- [What is needed]
For the listing that follows, give again exactly the lines from the one with "Recreate this object" to the one with "const floorThickness = 2;", including both.

- [Material provided]
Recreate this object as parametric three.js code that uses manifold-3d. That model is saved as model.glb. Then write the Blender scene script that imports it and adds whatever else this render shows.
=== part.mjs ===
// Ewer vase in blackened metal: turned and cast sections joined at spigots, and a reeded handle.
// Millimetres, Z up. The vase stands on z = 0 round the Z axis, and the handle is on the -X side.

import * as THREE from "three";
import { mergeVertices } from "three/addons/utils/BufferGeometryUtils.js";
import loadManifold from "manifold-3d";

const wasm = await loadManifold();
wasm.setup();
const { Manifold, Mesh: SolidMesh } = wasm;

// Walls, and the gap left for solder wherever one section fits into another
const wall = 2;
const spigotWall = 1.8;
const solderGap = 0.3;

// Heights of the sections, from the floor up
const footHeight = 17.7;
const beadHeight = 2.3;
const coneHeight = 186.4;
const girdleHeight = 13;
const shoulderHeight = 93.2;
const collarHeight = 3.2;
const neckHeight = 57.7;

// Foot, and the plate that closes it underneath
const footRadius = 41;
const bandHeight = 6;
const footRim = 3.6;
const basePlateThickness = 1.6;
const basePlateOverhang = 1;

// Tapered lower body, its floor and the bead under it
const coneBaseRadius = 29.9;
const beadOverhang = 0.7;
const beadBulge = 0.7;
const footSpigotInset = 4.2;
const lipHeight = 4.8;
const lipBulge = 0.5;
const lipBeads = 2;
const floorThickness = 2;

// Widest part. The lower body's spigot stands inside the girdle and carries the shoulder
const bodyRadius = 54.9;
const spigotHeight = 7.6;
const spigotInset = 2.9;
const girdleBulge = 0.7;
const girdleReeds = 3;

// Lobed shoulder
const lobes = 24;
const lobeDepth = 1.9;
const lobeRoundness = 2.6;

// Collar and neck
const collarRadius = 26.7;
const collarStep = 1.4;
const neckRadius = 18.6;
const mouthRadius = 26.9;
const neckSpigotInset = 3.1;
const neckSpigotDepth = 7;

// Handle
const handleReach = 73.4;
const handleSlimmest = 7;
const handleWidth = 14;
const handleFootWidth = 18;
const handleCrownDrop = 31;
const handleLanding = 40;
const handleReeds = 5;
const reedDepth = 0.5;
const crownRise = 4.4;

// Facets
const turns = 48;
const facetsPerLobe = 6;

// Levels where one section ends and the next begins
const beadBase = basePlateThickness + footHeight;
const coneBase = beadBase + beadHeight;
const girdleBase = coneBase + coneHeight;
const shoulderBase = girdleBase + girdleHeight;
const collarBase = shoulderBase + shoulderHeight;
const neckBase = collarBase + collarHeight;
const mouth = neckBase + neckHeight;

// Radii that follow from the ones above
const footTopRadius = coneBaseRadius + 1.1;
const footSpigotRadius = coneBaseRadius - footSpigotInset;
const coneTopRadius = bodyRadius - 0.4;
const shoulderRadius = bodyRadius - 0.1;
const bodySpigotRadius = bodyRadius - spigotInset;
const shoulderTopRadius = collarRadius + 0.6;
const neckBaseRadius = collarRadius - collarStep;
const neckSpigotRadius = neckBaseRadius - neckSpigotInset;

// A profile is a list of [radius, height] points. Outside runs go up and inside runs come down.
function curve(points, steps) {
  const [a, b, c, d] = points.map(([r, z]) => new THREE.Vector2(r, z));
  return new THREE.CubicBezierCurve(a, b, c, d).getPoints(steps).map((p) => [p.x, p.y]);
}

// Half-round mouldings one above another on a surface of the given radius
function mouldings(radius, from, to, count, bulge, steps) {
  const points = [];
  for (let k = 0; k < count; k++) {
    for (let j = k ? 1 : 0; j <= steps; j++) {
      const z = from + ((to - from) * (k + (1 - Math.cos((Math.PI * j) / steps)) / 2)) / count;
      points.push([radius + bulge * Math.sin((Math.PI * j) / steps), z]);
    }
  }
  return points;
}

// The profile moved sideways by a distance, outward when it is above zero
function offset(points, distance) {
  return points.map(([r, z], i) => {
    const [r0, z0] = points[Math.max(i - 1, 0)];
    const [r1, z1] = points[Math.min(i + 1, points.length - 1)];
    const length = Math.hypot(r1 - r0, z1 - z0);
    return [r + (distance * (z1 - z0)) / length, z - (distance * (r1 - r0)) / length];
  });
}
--
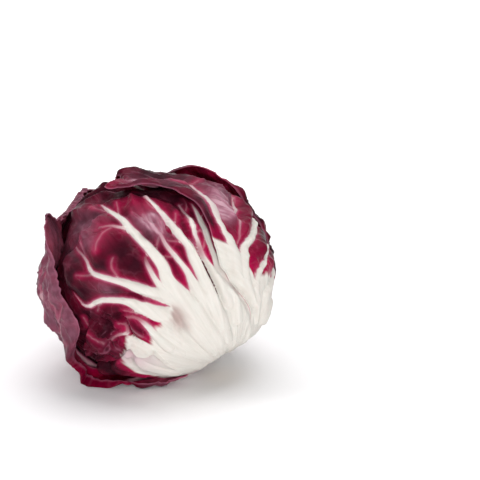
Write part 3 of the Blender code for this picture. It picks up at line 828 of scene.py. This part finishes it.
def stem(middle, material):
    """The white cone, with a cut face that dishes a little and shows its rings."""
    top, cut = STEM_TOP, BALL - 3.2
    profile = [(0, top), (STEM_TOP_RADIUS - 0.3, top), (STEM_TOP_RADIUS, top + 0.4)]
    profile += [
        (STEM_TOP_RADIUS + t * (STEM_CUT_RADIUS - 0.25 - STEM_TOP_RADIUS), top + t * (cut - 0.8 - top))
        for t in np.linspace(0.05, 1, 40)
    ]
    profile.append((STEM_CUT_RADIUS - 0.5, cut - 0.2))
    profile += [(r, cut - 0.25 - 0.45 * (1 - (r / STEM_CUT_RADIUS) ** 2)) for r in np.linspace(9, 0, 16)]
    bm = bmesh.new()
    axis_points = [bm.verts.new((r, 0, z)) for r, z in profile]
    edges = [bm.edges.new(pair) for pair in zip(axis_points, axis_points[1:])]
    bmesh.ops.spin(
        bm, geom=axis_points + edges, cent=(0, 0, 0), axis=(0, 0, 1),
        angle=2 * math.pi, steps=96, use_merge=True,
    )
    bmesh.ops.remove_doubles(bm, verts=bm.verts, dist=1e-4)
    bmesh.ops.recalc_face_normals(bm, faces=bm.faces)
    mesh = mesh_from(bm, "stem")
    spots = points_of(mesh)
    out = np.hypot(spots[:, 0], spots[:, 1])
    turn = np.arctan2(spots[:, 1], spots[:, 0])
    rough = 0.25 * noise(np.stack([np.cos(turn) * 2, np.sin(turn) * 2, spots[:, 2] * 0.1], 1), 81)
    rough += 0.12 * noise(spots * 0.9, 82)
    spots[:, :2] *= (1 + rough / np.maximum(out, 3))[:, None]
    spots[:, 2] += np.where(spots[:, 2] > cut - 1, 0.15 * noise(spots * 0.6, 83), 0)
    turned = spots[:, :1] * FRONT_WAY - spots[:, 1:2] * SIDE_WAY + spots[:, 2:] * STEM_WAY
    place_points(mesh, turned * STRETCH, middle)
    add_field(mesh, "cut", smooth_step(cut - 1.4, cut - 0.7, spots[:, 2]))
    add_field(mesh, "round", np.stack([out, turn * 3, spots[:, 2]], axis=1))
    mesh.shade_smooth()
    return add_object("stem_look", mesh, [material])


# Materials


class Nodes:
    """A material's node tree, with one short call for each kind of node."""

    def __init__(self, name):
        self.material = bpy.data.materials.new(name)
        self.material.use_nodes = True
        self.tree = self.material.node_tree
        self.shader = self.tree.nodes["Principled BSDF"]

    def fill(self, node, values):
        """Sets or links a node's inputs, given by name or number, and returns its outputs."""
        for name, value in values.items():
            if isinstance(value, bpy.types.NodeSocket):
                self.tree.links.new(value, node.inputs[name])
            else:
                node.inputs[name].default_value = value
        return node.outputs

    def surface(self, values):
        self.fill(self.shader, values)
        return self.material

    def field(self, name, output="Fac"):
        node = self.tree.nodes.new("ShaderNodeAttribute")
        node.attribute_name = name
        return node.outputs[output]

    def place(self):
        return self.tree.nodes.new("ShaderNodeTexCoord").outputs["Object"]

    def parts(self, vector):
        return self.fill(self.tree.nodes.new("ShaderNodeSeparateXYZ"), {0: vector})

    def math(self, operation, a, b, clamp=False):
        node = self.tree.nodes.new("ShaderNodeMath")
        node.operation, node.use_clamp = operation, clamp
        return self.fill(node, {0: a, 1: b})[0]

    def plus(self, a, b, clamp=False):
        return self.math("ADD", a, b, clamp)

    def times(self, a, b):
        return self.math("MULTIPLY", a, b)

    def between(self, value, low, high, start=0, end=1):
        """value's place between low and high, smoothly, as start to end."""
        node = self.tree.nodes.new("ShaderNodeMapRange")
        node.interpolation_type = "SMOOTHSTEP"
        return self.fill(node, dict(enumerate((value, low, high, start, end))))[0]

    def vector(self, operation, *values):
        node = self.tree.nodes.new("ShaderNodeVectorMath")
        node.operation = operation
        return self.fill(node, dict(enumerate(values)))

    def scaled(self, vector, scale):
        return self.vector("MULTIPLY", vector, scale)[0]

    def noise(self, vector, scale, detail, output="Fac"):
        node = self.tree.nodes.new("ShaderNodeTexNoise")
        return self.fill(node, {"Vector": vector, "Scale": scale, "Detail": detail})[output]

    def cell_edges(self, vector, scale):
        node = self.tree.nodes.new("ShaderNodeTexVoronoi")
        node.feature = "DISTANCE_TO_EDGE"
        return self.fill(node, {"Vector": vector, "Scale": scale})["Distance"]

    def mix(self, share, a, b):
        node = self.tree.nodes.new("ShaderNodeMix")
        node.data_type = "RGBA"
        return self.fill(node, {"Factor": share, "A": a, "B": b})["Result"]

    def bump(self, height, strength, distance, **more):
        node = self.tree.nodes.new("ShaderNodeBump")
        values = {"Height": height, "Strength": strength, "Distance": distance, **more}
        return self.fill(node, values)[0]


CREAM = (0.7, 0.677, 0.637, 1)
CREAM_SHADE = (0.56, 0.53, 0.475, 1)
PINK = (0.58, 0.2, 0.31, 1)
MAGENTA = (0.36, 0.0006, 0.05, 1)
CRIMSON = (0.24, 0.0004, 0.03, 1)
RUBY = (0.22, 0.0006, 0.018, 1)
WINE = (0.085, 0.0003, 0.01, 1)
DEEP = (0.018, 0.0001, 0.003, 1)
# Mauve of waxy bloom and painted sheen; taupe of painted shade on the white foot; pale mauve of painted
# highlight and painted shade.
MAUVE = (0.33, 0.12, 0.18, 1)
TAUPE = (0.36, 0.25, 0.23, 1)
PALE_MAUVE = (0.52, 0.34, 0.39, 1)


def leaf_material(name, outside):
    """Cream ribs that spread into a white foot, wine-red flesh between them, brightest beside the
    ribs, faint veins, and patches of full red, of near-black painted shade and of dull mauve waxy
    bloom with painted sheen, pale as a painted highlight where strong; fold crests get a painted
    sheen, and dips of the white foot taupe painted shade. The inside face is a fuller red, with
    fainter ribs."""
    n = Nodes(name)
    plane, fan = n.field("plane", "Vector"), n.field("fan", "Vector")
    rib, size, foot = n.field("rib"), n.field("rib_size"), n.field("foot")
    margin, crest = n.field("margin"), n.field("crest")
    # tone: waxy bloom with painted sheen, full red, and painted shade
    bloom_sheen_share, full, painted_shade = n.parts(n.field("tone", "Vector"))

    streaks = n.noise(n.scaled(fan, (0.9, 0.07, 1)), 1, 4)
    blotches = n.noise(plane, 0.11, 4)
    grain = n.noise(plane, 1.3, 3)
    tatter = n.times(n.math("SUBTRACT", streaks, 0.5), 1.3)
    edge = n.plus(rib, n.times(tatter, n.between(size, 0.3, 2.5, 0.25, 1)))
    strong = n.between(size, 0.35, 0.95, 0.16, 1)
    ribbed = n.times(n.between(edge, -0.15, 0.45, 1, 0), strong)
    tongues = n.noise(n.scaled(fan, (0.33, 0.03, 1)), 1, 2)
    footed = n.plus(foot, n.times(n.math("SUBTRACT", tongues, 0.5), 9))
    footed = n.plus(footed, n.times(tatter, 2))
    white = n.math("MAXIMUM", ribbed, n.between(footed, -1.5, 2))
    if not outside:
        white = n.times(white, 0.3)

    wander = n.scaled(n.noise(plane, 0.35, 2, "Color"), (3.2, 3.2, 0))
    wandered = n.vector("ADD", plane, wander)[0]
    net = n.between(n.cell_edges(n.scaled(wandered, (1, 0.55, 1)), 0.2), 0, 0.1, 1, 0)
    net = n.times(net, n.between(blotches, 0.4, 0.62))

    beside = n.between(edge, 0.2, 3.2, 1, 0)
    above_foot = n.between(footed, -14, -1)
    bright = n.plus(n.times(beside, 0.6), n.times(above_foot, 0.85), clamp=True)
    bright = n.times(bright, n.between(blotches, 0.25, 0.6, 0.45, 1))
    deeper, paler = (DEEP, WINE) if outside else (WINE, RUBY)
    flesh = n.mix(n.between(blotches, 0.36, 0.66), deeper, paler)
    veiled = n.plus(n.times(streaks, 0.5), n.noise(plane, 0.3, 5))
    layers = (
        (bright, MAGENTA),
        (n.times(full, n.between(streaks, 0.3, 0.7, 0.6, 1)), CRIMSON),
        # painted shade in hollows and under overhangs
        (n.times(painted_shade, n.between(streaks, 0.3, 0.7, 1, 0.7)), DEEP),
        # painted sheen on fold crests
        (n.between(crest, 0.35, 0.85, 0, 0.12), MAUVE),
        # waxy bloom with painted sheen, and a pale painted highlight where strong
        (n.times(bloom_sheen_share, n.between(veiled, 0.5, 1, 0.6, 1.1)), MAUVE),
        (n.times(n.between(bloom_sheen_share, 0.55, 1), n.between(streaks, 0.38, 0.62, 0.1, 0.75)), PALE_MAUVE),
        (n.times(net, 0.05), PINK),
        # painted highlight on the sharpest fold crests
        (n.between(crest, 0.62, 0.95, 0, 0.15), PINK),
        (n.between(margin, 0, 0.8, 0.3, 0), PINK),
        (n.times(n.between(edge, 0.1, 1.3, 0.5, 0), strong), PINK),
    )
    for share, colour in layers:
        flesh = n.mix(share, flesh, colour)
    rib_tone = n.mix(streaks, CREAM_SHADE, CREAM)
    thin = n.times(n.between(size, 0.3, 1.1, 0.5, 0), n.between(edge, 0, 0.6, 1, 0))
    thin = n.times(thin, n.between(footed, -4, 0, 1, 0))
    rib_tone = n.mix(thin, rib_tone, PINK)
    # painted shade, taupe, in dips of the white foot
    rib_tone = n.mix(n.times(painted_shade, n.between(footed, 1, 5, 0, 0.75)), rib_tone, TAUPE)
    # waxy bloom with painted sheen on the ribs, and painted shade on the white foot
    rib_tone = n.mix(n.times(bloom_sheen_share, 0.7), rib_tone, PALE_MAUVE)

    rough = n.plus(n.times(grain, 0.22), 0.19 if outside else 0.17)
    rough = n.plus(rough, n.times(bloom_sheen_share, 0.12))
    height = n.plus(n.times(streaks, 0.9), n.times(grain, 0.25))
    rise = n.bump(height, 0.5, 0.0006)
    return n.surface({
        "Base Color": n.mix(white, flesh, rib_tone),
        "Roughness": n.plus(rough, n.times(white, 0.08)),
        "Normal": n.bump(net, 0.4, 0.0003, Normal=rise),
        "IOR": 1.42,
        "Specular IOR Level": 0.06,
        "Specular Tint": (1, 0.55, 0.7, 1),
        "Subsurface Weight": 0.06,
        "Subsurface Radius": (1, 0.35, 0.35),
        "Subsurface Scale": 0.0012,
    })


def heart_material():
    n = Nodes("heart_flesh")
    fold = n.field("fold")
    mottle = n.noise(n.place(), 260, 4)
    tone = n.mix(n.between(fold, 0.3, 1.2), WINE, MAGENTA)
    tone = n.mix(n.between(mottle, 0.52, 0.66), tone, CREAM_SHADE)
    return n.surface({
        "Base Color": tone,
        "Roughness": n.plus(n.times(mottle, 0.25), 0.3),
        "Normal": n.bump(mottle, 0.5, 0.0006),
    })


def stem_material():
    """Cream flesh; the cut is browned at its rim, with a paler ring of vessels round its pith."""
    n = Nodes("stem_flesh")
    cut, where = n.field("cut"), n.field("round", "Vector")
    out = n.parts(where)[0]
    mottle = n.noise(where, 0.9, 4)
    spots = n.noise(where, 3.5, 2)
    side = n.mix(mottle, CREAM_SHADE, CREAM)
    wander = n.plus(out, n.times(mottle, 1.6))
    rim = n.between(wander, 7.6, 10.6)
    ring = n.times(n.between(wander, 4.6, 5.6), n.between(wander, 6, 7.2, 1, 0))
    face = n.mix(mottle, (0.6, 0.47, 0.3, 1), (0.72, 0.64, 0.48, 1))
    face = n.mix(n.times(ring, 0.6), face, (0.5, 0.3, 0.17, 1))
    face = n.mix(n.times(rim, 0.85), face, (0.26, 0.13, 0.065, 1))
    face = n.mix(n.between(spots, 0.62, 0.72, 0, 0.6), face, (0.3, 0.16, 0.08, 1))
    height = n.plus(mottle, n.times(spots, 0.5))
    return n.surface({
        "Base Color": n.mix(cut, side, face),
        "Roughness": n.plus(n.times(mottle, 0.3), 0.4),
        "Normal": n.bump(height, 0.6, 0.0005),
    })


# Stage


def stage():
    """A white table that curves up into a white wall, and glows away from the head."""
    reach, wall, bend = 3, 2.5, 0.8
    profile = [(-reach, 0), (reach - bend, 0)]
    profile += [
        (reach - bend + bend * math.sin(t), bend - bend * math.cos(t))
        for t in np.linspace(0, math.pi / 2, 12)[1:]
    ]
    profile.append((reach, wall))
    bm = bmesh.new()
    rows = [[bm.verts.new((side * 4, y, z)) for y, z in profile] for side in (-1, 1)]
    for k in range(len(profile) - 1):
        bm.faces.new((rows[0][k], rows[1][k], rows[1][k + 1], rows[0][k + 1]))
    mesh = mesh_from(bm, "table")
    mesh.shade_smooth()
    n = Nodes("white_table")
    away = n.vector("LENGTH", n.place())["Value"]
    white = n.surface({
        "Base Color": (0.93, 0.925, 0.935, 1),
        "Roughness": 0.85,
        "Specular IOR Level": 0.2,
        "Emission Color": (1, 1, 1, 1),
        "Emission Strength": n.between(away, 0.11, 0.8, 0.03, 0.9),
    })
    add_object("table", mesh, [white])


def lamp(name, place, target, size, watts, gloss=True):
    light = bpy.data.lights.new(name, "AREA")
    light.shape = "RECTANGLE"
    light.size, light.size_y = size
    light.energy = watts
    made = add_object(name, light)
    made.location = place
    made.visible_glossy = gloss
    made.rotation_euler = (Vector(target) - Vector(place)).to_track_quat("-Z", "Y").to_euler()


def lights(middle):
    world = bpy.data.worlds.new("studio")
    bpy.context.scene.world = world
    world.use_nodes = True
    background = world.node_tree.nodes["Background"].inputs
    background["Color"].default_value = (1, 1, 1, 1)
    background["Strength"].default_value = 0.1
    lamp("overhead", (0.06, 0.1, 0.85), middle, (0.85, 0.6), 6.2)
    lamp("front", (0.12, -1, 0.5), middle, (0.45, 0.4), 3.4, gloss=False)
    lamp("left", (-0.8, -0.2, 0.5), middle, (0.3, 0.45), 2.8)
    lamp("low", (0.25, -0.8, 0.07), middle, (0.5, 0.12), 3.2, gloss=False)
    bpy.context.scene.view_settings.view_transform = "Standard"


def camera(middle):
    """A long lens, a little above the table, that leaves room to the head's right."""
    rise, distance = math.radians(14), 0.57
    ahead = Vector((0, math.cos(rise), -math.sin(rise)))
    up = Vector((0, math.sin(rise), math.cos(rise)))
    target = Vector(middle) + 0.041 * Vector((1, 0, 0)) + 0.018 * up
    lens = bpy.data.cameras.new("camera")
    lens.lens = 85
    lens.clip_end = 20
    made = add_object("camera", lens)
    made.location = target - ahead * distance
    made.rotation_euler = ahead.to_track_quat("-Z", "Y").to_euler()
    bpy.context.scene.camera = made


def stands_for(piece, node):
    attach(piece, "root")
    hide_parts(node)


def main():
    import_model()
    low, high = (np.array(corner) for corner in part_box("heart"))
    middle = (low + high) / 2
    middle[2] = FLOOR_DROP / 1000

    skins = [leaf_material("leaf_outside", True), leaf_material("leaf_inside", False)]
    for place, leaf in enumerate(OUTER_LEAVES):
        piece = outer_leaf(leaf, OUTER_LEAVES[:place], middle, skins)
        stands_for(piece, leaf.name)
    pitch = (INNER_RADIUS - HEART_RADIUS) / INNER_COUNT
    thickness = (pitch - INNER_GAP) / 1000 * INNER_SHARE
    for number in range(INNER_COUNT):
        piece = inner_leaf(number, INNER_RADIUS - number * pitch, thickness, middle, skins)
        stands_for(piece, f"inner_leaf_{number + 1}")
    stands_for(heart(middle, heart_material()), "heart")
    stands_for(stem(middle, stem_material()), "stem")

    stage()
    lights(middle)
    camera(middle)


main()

- [Exercise result]
Recreate this object as parametric three.js code that uses manifold-3d. That model is saved as model.glb. Then write the Blender scene script that imports it and adds whatever else this render shows.
=== part.mjs ===
// Ewer vase in blackened metal: turned and cast sections joined at spigots, and a reeded handle.
// Millimetres, Z up. The vase stands on z = 0 round the Z axis, and the handle is on the -X side.

import * as THREE from "three";
import { mergeVertices } from "three/addons/utils/BufferGeometryUtils.js";
import loadManifold from "manifold-3d";

const wasm = await loadManifold();
wasm.setup();
const { Manifold, Mesh: SolidMesh } = wasm;

// Walls, and the gap left for solder wherever one section fits into another
const wall = 2;
const spigotWall = 1.8;
const solderGap = 0.3;

// Heights of the sections, from the floor up
const footHeight = 17.7;
const beadHeight = 2.3;
const coneHeight = 186.4;
const girdleHeight = 13;
const shoulderHeight = 93.2;
const collarHeight = 3.2;
const neckHeight = 57.7;

// Foot, and the plate that closes it underneath
const footRadius = 41;
const bandHeight = 6;
const footRim = 3.6;
const basePlateThickness = 1.6;
const basePlateOverhang = 1;

// Tapered lower body, its floor and the bead under it
const coneBaseRadius = 29.9;
const beadOverhang = 0.7;
const beadBulge = 0.7;
const footSpigotInset = 4.2;
const lipHeight = 4.8;
const lipBulge = 0.5;
const lipBeads = 2;
const floorThickness = 2;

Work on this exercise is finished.